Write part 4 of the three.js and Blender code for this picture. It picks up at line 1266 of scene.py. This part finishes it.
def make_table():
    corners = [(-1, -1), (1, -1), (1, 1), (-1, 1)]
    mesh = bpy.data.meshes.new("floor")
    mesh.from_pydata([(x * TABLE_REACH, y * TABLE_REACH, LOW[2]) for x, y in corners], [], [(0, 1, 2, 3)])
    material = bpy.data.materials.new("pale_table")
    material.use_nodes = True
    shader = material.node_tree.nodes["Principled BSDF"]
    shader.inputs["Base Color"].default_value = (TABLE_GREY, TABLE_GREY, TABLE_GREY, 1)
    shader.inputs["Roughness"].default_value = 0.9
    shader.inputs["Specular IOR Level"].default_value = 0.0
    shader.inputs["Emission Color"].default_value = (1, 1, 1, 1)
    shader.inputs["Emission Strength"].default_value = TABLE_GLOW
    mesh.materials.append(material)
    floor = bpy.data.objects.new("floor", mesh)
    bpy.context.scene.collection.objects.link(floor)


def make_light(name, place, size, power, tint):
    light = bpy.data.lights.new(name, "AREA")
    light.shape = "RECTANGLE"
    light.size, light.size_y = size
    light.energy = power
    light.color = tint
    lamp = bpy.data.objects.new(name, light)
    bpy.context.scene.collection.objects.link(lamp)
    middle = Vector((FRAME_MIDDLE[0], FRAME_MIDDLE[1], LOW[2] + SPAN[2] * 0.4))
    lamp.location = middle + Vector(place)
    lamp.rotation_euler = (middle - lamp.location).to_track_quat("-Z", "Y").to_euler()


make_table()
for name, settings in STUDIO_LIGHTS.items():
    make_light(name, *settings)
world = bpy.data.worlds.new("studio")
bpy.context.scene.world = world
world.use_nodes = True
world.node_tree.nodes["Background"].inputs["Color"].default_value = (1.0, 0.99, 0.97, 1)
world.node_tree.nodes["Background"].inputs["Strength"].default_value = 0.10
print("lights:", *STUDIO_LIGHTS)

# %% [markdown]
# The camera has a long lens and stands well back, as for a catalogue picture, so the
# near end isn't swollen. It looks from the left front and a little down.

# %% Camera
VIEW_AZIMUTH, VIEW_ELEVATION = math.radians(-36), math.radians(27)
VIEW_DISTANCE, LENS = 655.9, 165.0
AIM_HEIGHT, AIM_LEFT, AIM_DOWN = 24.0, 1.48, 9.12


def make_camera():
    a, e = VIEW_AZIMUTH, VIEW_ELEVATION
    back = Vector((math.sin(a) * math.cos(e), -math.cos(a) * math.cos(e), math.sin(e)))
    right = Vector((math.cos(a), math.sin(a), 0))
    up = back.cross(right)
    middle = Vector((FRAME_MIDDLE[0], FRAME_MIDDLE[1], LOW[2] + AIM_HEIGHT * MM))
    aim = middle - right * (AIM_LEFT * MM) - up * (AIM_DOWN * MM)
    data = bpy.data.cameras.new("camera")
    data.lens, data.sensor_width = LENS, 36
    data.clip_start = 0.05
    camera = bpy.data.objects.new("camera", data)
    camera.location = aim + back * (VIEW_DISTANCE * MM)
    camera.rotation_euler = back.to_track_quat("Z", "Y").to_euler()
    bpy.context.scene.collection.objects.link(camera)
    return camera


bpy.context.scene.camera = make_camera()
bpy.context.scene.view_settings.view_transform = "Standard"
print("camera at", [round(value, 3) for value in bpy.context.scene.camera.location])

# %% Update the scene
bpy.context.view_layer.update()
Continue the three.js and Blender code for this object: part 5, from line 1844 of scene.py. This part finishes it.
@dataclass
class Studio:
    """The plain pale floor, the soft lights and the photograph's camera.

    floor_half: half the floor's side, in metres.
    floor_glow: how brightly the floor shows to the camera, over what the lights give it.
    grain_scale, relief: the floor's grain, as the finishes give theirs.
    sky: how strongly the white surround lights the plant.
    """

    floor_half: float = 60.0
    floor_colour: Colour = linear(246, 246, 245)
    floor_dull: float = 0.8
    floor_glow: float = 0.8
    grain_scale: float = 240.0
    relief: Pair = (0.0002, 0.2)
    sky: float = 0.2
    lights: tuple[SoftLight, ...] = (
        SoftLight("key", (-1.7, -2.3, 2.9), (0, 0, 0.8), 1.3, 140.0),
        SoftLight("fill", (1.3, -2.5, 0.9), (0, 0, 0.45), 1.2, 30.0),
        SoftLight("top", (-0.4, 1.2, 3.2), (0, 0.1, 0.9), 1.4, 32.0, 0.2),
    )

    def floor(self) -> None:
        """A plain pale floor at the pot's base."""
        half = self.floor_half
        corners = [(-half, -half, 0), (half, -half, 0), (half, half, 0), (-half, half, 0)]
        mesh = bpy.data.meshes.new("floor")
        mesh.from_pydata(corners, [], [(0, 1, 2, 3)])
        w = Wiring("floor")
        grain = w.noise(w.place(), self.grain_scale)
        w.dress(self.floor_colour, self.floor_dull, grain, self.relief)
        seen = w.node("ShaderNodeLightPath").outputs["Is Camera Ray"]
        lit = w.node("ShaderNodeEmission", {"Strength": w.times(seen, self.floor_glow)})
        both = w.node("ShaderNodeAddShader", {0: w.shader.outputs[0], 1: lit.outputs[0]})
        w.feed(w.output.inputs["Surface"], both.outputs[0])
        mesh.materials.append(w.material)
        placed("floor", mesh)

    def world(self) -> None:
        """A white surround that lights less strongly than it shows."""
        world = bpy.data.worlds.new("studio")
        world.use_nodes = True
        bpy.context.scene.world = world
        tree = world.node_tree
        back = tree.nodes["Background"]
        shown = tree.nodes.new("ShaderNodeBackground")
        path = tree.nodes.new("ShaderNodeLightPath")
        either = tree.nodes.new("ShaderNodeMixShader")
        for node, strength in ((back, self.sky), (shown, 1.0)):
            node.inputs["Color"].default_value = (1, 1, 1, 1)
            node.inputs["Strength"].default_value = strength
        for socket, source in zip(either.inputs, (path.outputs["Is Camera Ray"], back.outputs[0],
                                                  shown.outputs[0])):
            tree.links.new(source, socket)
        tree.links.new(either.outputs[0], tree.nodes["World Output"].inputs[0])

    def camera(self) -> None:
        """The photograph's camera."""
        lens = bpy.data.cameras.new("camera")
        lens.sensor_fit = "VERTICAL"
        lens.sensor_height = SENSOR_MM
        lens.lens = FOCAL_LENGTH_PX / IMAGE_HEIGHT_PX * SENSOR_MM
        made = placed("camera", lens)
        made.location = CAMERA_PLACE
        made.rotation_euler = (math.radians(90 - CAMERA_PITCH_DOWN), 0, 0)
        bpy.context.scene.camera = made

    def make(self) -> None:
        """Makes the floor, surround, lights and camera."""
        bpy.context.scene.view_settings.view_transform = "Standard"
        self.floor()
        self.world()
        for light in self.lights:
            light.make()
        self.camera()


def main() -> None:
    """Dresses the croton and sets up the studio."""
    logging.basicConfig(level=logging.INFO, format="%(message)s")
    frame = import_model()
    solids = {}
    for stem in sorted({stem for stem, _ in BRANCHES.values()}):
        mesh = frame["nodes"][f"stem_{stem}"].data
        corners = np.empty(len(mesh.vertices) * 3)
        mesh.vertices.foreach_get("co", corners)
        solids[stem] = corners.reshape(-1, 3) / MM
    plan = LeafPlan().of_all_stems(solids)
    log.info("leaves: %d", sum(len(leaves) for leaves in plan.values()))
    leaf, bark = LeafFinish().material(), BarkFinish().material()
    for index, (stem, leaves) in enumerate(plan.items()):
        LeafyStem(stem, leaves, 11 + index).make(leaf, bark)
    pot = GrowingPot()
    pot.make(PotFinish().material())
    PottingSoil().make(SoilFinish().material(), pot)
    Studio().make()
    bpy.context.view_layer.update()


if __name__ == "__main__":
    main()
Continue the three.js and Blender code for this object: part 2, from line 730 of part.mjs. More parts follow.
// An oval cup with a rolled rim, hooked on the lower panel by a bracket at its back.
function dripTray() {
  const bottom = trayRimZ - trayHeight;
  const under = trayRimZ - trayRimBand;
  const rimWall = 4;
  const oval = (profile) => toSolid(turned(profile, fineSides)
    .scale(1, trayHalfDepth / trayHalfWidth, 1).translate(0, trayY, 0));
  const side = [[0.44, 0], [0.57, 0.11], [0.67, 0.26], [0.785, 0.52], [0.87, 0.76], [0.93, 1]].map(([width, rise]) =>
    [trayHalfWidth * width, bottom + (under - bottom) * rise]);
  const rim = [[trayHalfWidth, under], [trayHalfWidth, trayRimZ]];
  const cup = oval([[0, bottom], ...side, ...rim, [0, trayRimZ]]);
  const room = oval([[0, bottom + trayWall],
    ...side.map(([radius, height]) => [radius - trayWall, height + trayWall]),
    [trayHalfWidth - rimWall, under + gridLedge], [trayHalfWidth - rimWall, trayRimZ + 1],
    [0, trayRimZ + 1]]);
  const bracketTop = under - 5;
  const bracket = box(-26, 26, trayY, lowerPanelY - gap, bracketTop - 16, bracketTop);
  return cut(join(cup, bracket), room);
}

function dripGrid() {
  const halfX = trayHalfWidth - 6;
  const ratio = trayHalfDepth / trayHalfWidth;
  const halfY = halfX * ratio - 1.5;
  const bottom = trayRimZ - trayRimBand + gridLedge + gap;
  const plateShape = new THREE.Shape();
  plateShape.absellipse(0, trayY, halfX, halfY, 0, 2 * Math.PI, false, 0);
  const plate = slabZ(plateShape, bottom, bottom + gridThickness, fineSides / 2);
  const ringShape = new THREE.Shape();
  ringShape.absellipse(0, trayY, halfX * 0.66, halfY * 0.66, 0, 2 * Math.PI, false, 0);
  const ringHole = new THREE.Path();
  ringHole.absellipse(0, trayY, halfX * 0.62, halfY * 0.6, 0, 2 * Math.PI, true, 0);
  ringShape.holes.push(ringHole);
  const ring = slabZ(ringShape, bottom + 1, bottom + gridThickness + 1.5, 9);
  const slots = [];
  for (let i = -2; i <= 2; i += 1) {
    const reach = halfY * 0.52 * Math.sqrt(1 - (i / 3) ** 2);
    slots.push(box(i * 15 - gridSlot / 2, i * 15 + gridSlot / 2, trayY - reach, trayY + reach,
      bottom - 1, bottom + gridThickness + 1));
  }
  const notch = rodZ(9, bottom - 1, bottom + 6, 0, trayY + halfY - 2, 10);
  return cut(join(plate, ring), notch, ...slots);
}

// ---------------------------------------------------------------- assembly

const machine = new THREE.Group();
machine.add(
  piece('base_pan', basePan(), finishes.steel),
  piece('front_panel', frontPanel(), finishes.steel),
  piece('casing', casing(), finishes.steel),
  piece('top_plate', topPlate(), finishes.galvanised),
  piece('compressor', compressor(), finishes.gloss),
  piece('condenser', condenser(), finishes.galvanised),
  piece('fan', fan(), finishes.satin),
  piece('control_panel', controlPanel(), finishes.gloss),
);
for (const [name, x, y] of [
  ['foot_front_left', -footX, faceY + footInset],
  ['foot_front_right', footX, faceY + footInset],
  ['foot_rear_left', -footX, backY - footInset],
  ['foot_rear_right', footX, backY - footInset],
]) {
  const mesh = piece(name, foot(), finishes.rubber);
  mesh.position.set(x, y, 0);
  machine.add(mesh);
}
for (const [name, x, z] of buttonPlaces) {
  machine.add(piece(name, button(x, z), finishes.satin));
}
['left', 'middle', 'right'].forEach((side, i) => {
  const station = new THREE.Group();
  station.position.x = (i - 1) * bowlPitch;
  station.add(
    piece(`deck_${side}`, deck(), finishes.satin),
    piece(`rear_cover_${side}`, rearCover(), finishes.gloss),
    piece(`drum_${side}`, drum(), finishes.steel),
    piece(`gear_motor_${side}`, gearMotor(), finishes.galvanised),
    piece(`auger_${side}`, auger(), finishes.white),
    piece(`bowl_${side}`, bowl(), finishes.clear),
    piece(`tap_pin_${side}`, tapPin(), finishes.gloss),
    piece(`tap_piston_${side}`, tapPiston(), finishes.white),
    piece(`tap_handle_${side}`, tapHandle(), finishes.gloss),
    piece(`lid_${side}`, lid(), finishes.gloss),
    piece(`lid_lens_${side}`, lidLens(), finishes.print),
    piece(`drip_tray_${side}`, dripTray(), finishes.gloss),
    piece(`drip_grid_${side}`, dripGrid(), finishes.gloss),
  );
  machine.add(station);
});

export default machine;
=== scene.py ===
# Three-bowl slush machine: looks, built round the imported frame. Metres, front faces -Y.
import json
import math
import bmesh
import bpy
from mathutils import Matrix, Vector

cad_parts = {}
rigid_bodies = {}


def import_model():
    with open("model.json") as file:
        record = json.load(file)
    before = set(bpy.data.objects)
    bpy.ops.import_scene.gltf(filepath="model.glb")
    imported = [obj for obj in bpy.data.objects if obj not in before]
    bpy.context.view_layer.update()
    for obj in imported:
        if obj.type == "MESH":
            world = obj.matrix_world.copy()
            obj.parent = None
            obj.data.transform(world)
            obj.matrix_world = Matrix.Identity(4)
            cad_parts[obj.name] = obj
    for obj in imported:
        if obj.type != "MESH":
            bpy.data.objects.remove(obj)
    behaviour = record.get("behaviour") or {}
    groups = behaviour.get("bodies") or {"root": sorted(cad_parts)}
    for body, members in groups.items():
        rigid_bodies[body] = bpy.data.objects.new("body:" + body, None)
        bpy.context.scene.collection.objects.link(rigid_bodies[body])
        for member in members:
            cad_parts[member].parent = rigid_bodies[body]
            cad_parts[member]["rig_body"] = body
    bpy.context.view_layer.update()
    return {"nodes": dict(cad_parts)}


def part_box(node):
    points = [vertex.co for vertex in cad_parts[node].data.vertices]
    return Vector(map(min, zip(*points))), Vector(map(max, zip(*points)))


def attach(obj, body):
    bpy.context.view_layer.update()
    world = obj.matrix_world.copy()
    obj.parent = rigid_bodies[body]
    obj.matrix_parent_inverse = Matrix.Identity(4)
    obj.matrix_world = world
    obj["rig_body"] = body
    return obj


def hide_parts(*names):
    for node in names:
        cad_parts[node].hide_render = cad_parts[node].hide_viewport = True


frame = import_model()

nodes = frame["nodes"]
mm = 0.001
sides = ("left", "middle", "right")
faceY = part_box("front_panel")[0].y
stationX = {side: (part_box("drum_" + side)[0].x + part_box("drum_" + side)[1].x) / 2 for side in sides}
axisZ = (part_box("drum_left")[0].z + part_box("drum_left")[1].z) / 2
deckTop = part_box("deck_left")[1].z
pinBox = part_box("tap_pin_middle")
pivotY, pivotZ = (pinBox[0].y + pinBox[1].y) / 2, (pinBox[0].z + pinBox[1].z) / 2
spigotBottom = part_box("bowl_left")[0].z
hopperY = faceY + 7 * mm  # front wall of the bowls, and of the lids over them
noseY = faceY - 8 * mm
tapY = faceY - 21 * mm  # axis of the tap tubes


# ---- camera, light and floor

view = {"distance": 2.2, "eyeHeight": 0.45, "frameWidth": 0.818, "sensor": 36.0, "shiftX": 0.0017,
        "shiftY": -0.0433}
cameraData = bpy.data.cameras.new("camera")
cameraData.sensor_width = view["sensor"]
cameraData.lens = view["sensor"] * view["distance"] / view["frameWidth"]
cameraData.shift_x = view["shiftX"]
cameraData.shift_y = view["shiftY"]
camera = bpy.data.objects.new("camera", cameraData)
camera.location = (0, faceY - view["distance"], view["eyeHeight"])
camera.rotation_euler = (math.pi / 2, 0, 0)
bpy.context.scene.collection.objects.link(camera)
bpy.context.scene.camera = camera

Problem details
With the first line being the one containing "cad_parts[member].parent = rigid_bodies[body]" and the last line the one containing "pivotY, pivotZ = (pinBox[0].y", transcribe exactly the lines above that fall in that range.

Problem solution
            cad_parts[member].parent = rigid_bodies[body]
            cad_parts[member]["rig_body"] = body
    bpy.context.view_layer.update()
    return {"nodes": dict(cad_parts)}


def part_box(node):
    points = [vertex.co for vertex in cad_parts[node].data.vertices]
    return Vector(map(min, zip(*points))), Vector(map(max, zip(*points)))


def attach(obj, body):
    bpy.context.view_layer.update()
    world = obj.matrix_world.copy()
    obj.parent = rigid_bodies[body]
    obj.matrix_parent_inverse = Matrix.Identity(4)
    obj.matrix_world = world
    obj["rig_body"] = body
    return obj


def hide_parts(*names):
    for node in names:
        cad_parts[node].hide_render = cad_parts[node].hide_viewport = True


frame = import_model()

nodes = frame["nodes"]
mm = 0.001
sides = ("left", "middle", "right")
faceY = part_box("front_panel")[0].y
stationX = {side: (part_box("drum_" + side)[0].x + part_box("drum_" + side)[1].x) / 2 for side in sides}
axisZ = (part_box("drum_left")[0].z + part_box("drum_left")[1].z) / 2
deckTop = part_box("deck_left")[1].z
pinBox = part_box("tap_pin_middle")
pivotY, pivotZ = (pinBox[0].y + pinBox[1].y) / 2, (pinBox[0].z + pinBox[1].z) / 2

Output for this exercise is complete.